When our nation has been at war the games we play have seemed simultaneously irrelevant and essential. A Yankees-Dodgers series never carried quite the significance of an Allies vs Hitler battle.
But, as a counterpoint, there is the famous World War II story of two U.S. soldiers spending a night in a foxhole near the German line. They are listening quietly to the World Series on the radio. The pitcher is trying to protect a one run lead in the bottom of the ninth with runners on second and third and just one out. With German mortars falling around them, the first soldier turns to the second and says of the pitcher, "I'd sure hate to be in his shoes."
Players and coaches usually don't tout their game by referring to its escapist dimensions. They talk of building character and testing their metal and learning life's lessons.
Winston Churchill raised forever the stature of sport when he said that World War II had been won on the playing fields of Eton. He was referring to the character that had been learned through sport by the aristocratic officer corps at England's private colleges.
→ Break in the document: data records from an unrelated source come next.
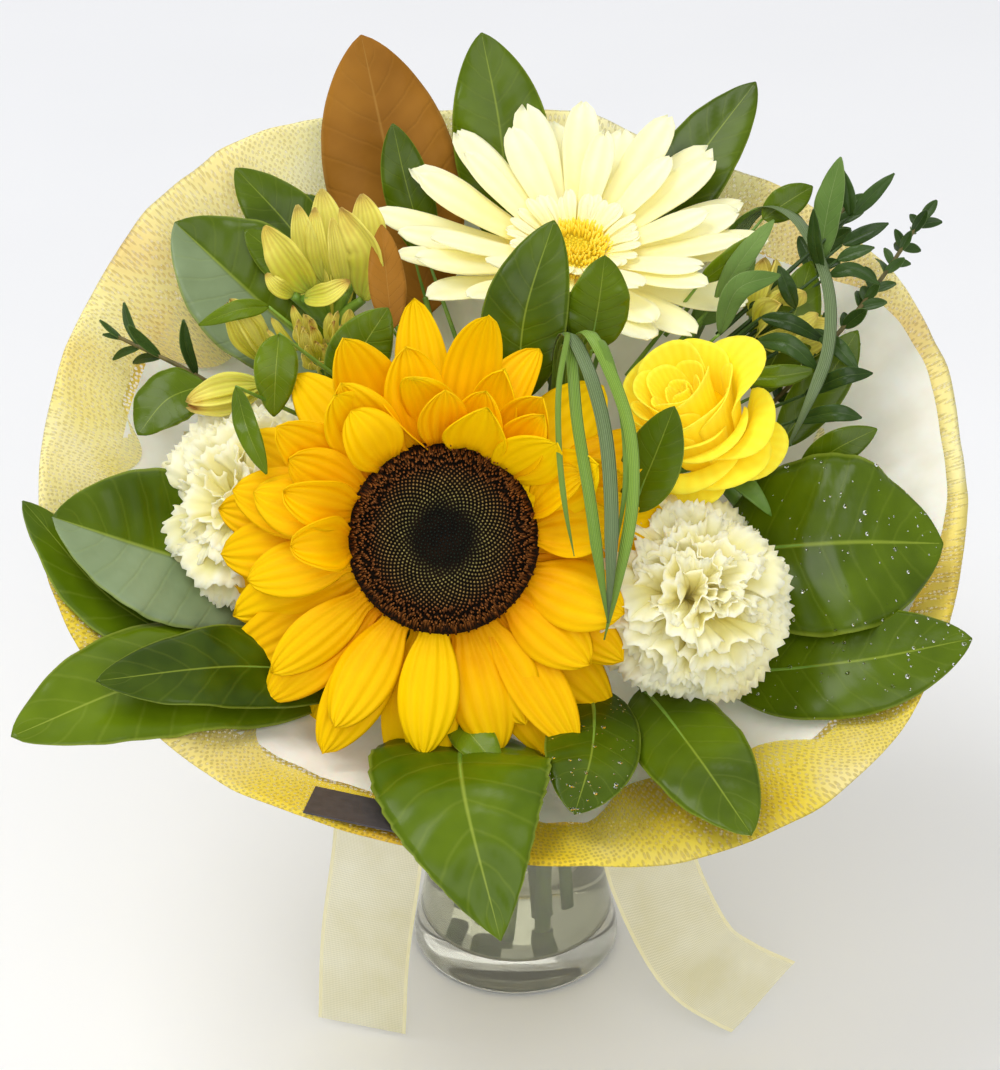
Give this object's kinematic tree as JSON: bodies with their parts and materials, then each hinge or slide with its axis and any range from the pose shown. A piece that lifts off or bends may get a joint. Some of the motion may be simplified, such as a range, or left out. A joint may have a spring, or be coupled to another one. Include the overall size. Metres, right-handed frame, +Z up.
{
  "type": "bunch of sunflowers",
  "caption": "Hand-tied posy with a sunflower, mixed cream and yellow flowers and glossy leaves, wrapped in netting with a ribbon, standing in a clear glass vase.",
  "frame": {"origin": "centre of the vase's underside", "axes": "+Z up; -Y towards the side the posy leans to and the sunflower faces; +X to the viewer's right"},
  "size_m": [0.3262, 0.3228, 0.329],
  "materials": {
    "glass": "clear, smooth",
    "water": "clear liquid",
    "liner": "white non-woven sheet, faintly embossed",
    "netting": "open yellow net",
    "tag": "matt dark card",
    "binding": "green tie",
    "ribbon": "sheer cream ribbon",
    "seed_disc": "fuzzy florets",
    "sunflower_petal": "satin petal",
    "gerbera_petal": "satin petal",
    "gerbera_eye": "fuzzy florets",
    "rose_petal": "soft petal",
    "carnation_petal": "ruffled petal",
    "alstroemeria_petal": "satin bud",
    "stem": "green stem",
    "green_cup": "green sepals",
    "leaf_glossy": "waxy leaf",
    "leaf_bronze": "felted underside",
    "leaf_grey": "soft grey-green leaf",
    "box_leaf": "small waxy leaves",
    "grass": "ribbed blade"
  },
  "bodies": {
    "root": {"glass_vase": "glass", "vase_water": "water", "wrap_liner": "liner", "wrap_netting": "netting", "wrap_tag": "tag", "stem_binding": "binding", "ribbon_band": "ribbon", "ribbon_knot": "ribbon", "ribbon_tail_left": "ribbon", "ribbon_tail_right": "ribbon", "sunflower_disc": "seed_disc", "sunflower_petals_front": "sunflower_petal", "sunflower_petals_back": "sunflower_petal", "sunflower_receptacle": "green_cup", "sunflower_stem": "stem", "gerbera_eye": "gerbera_eye", "gerbera_petals_short": "gerbera_petal", "gerbera_petals_long": "gerbera_petal", "gerbera_cup": "green_cup", "gerbera_stem": "stem", "rose_heart": "rose_petal", "rose_petals": "rose_petal", "rose_cup": "green_cup", "rose_stem": "stem", "carnation_right_bloom": "carnation_petal", "carnation_right_tube": "green_cup", "carnation_right_stem": "stem", "carnation_left_bloom": "carnation_petal", "carnation_left_tube": "green_cup", "carnation_left_stem": "stem", "alstroemeria_left_stem": "stem", "alstroemeria_left_flower": "alstroemeria_petal", "alstroemeria_left_seed_head": "alstroemeria_petal", "alstroemeria_left_bud_low": "alstroemeria_petal", "alstroemeria_left_bud_high": "alstroemeria_petal", "alstroemeria_right_flower": "alstroemeria_petal", "box_sprig_back": "box_leaf", "box_sprig_right": "box_leaf", "box_sprig_left": "box_leaf", "grass_loop_centre": "grass", "grass_loop_right": "grass", "leaf_bronze_back": "leaf_bronze", "leaf_grey_green": "leaf_grey", "leaf_back": "leaf_glossy", "leaf_back_right": "leaf_glossy", "leaf_upper_left": "leaf_glossy", "leaf_upper_left_behind": "leaf_glossy", "leaf_left_broad": "leaf_glossy", "leaf_left_under": "leaf_glossy", "leaf_front_left_long": "leaf_glossy", "leaf_front_left": "leaf_glossy", "leaf_front_hanging": "leaf_glossy", "leaf_front_glossy": "leaf_glossy", "leaf_front_right": "leaf_glossy", "leaf_right_under": "leaf_glossy", "leaf_right_broad": "leaf_glossy", "leaf_rose_side": "leaf_glossy", "leaf_centre_tall": "leaf_glossy", "leaf_centre_small": "leaf_glossy", "leaf_bud_side": "leaf_glossy"}
  },
  "joints": []
}
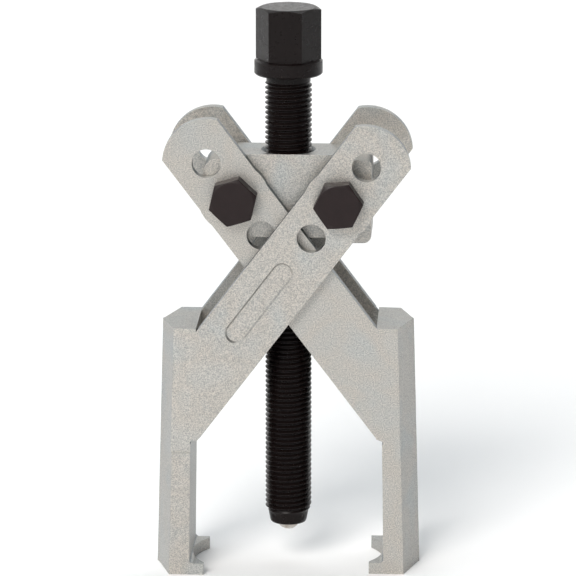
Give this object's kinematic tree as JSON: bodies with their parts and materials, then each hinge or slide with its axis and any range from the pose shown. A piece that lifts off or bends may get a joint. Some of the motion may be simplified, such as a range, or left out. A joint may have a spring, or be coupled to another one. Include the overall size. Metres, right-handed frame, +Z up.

The same lessons were, of course, learned by the working-class soldiers who did most of the fighting and dying. Those soldiers had also learned character from their childhood games. But their games had been played on mean ghetto streets rather than manicured lawns.
Same lessons, different contexts.
If the lessons we learn from sport are to be of any lasting consequence there must be a way of translating them to life's more serious challenges. We don't need a new war to find out whether sport's lessons have been well learned. As our seniors here at "Eton" get ready to head out into the post-graduation world there is no shortage of Hitler-like cruelty in the world to test their character.
We like to think we are teaching them more than just how to fiddle. Only time will tell if we have succeeded.